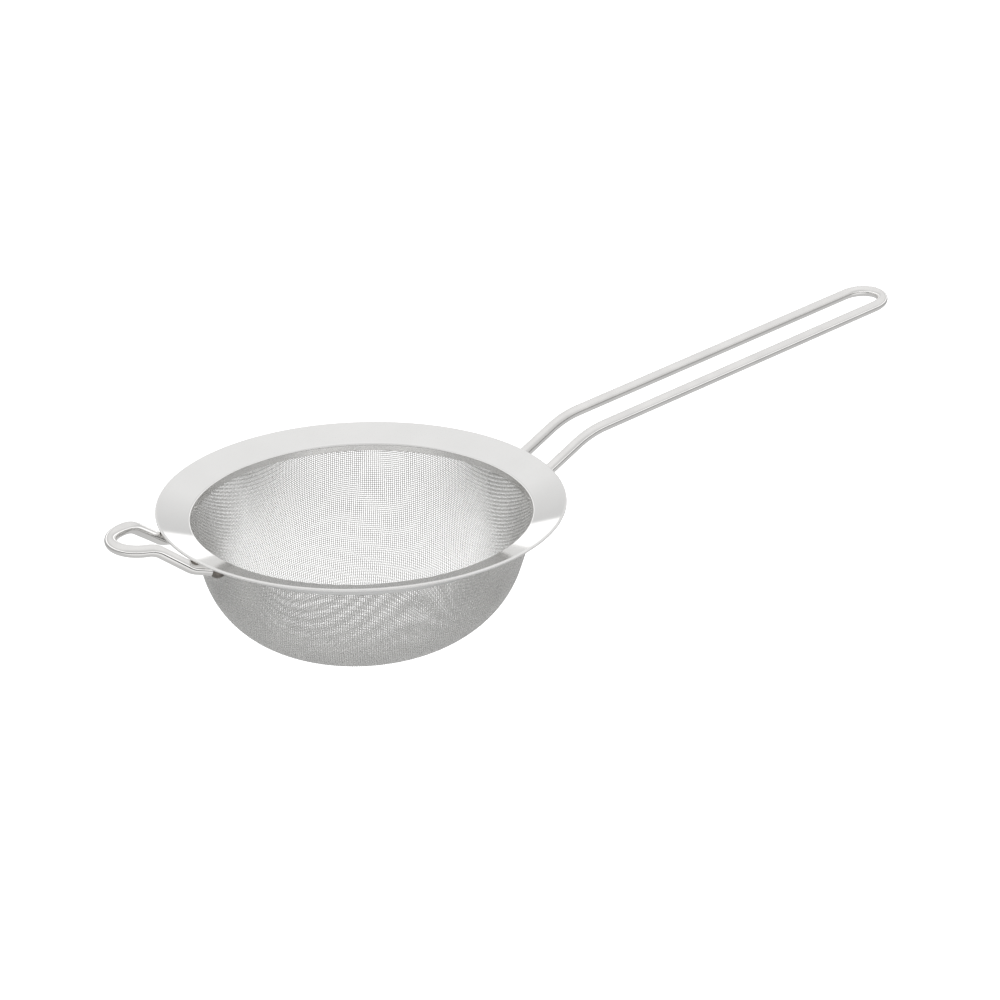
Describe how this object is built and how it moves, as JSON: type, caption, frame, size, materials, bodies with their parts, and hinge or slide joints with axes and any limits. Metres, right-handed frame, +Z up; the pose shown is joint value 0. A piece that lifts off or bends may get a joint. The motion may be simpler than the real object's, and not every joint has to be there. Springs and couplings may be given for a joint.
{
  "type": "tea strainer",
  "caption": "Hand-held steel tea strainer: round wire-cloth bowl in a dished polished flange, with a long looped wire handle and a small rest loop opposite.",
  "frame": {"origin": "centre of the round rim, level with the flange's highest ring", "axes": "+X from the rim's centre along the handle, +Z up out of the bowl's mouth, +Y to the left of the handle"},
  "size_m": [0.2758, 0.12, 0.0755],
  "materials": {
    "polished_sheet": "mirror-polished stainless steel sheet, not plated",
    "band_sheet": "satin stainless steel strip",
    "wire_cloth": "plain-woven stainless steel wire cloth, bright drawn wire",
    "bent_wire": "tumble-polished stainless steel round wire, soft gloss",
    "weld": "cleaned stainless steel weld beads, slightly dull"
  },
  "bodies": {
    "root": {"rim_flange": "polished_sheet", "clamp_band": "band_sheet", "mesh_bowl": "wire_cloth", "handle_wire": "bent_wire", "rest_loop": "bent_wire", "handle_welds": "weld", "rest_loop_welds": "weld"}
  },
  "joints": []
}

---

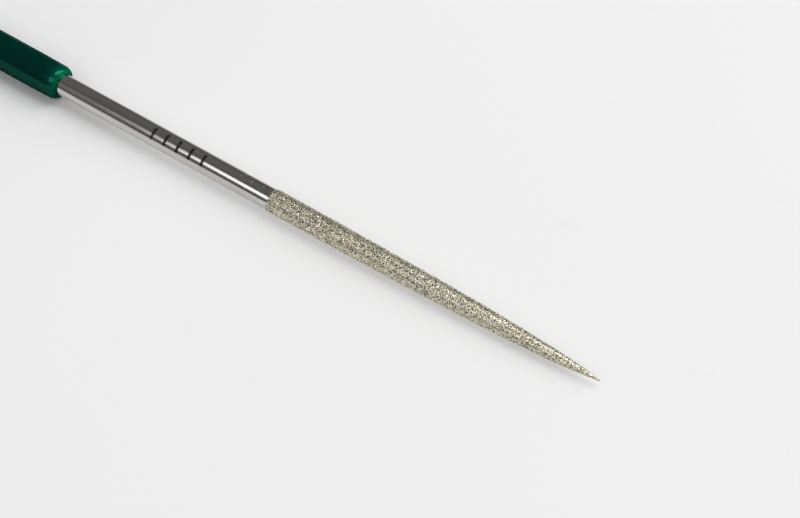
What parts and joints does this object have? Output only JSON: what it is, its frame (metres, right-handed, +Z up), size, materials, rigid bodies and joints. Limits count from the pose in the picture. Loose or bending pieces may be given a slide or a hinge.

---

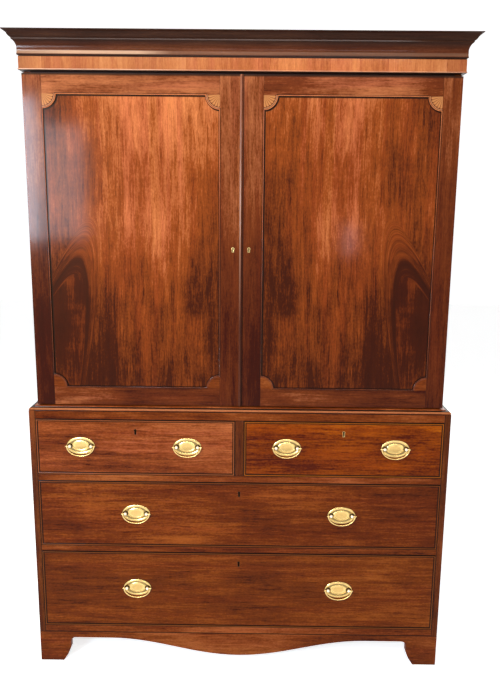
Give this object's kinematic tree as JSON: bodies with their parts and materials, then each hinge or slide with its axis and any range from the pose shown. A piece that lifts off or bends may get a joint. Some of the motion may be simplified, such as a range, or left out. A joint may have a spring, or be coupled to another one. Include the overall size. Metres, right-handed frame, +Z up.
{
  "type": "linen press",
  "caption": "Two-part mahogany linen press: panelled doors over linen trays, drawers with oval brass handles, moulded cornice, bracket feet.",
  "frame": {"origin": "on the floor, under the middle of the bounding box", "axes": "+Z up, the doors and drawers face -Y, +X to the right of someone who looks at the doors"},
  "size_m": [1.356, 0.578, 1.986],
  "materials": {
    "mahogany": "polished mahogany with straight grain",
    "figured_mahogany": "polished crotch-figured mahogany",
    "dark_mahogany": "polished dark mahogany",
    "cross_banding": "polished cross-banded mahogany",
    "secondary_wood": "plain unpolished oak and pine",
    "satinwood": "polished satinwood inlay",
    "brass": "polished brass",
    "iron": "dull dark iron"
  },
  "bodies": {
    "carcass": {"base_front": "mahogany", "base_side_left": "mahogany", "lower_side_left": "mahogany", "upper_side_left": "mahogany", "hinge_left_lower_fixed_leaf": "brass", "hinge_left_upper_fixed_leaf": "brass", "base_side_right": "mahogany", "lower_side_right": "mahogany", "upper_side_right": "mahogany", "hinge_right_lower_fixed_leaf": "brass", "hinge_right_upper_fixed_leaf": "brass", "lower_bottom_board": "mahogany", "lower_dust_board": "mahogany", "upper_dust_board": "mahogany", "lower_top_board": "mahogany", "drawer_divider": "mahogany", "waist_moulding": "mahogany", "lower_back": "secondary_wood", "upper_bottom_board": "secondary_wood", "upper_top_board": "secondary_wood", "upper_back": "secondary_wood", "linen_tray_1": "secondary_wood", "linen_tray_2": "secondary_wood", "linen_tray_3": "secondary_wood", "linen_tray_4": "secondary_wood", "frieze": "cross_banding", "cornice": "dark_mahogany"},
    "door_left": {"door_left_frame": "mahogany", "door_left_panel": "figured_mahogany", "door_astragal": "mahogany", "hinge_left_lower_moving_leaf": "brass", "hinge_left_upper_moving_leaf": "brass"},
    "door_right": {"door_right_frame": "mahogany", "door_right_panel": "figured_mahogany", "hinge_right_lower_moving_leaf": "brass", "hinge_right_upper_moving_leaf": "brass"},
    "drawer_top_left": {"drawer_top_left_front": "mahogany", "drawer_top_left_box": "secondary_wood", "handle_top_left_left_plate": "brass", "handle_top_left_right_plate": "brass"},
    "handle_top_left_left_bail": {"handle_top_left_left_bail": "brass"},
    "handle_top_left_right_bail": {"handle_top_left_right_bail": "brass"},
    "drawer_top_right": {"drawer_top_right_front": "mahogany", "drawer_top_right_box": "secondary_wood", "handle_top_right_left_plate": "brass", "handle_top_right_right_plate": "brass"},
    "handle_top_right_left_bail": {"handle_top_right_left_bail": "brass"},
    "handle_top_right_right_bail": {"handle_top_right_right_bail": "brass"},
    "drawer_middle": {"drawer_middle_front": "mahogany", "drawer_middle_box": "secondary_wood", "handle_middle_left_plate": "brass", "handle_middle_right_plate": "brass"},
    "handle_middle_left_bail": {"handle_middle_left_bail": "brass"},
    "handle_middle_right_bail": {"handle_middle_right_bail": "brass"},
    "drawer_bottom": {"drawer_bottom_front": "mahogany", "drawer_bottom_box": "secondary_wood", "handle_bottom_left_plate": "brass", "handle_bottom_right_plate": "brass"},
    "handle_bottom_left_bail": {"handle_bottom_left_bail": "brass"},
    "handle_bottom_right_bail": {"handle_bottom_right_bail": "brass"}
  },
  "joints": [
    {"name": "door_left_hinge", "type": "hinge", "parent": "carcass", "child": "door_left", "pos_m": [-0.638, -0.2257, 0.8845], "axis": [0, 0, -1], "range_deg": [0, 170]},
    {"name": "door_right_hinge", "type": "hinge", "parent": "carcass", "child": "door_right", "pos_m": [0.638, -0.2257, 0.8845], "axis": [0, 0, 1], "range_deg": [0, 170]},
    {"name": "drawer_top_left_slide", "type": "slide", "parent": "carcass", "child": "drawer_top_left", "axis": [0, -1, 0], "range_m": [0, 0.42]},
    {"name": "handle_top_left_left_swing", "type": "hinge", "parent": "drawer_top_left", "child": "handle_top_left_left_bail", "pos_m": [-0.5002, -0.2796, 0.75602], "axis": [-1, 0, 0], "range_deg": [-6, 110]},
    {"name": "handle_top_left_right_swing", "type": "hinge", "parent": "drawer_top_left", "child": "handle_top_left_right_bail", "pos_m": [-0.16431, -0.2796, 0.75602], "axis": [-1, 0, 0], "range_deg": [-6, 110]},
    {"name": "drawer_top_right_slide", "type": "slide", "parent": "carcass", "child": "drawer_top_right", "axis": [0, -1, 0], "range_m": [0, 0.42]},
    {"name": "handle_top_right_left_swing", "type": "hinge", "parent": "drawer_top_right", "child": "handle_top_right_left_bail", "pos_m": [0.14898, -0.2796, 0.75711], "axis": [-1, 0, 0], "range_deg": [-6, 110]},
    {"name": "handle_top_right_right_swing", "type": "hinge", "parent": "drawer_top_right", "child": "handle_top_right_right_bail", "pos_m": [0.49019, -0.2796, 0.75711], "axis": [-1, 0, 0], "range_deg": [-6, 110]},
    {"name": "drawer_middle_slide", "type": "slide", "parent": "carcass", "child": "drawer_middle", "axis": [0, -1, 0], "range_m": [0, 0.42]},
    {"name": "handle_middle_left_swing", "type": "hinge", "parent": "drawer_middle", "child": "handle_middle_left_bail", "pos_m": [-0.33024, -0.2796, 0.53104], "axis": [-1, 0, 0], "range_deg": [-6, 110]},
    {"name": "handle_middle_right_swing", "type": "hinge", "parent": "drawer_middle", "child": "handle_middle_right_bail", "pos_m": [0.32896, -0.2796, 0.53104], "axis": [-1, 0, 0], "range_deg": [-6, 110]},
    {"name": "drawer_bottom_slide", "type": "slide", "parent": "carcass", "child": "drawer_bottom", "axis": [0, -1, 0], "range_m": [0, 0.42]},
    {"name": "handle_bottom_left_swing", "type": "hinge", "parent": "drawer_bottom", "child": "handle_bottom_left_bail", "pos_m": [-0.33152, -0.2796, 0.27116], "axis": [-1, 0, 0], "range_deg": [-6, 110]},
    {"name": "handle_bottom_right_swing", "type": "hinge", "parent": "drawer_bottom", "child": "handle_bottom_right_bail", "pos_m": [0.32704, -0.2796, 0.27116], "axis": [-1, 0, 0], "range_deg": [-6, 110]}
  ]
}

What is being asked -> Each line holding "shown" must be found and copied.

Finished task ->
Describe how this object is built and how it moves, as JSON: type, caption, frame, size, materials, bodies with their parts, and hinge or slide joints with axes and any limits. Metres, right-handed frame, +Z up; the pose shown is joint value 0. A piece that lifts off or bends may get a joint. The motion may be simpler than the real object's, and not every joint has to be there. Springs and couplings may be given for a joint.
Give this object's kinematic tree as JSON: bodies with their parts and materials, then each hinge or slide with its axis and any range from the pose shown. A piece that lifts off or bends may get a joint. Some of the motion may be simplified, such as a range, or left out. A joint may have a spring, or be coupled to another one. Include the overall size. Metres, right-handed frame, +Z up.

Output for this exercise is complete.